Ihr seid zwar hier als SHOK PARIS anwesend, Eure anderen Bands existieren aber nach wie vor, oder?
Vic: Klar und wie! Mit AFTERSHOK bin ich nun schon fast zehn Jahre unterwegs. Mit mir ist übrigens auch dieser Knabe dabei [zeigt dabei auf George, den Gitarristen, der ein nettes "yes" von sich gibt und wieder die Funktion des Zuhörers einnimmt] und noch ein paar Kumpels. Musikalisch sind wir wahrscheinlich gar nicht so weit von SHOK PARIS entfernt. Ich kann meine Stimme einfach nicht anders einsetzen und will es auch gar nicht. Unsere erste Scheibe »Unfinished Business« konnte übrigens durchweg positive Kritiken einstecken. Wir waren auch schon mit unzähligen anderen Bands auf der Bühne. Immerhin durften wir schon für JUDAS PRIEST, RATT oder Yngwie Malmsteen eröffnen, wenn das keine Ehre ist, was dann?
Demnächst wird übrigens unser zweites Album »Burning Chrome« erscheinen. Ich hoffe, ich brauche nicht zu erwähnen, bei welchem Label... [Er steht auf und verbeugt sich vor dem gerade vorbeihuschenden Bill Peters]
Aber Vic ist doch nicht der einzige, der musikalisch aktiv ist, oder?

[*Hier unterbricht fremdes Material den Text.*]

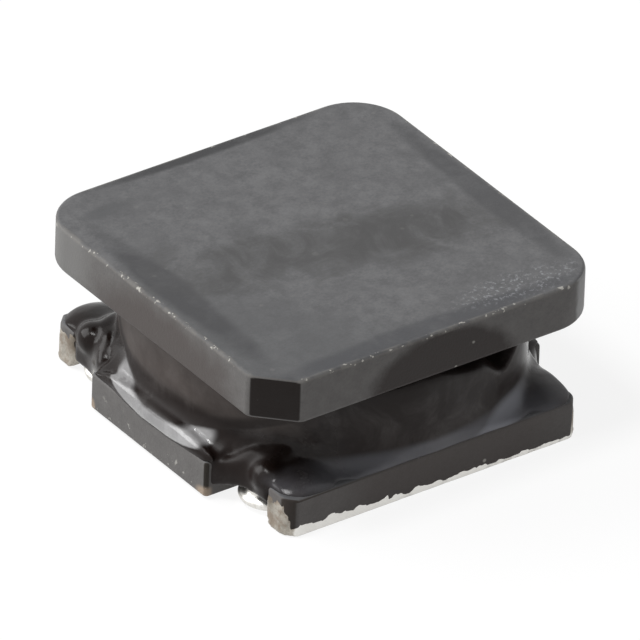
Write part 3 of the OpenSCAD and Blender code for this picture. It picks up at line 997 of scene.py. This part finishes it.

Ken: Meine aktuelle Band nennt sich ZERO ELEVEN, hat aber mit Heavy Metal nicht sehr viel zu tun. Unser Stil ist eher der klassische Hardrock, aber ebenfalls mit zweistimmigen Gitarren. In unserer Umgebung sind wir auch schon durchaus bekannt, eventuell schaffen es sogar, in absehbarer Zeit ein Demo einzuspielen. Wir legen sehr viel Wert auf Melodien und unser Sänger Ron klingt ebenfalls weit weniger aggressiv als dieser Kerl hier, haha. Aber nichtsdestotrotz liebe ich es, zusammen mit SHOK PARIS hier zu sein. Schon der Gig im Club am Freitag war der Wahnsinn, aber hier und heute bin ich schwer beeindruckt. Also ehrlich gesagt, ich habe es schon sehr genossen hier zu spielen.
Nicht gerade alles im Lot bei SHOK PARIS, aber dafür von Grund auf ehrlich und mit Sicherheit keine Reunion, um die Kontostände der Herren Musiker aufzufetten. Allen Fans bleibt aber wenigstens ein kleiner Hoffnungsschimmer, nämlich daß Bill Peters die Herrschaften eines Tages wieder einmal dazu bringt, sich für weitere Shows zu reformieren.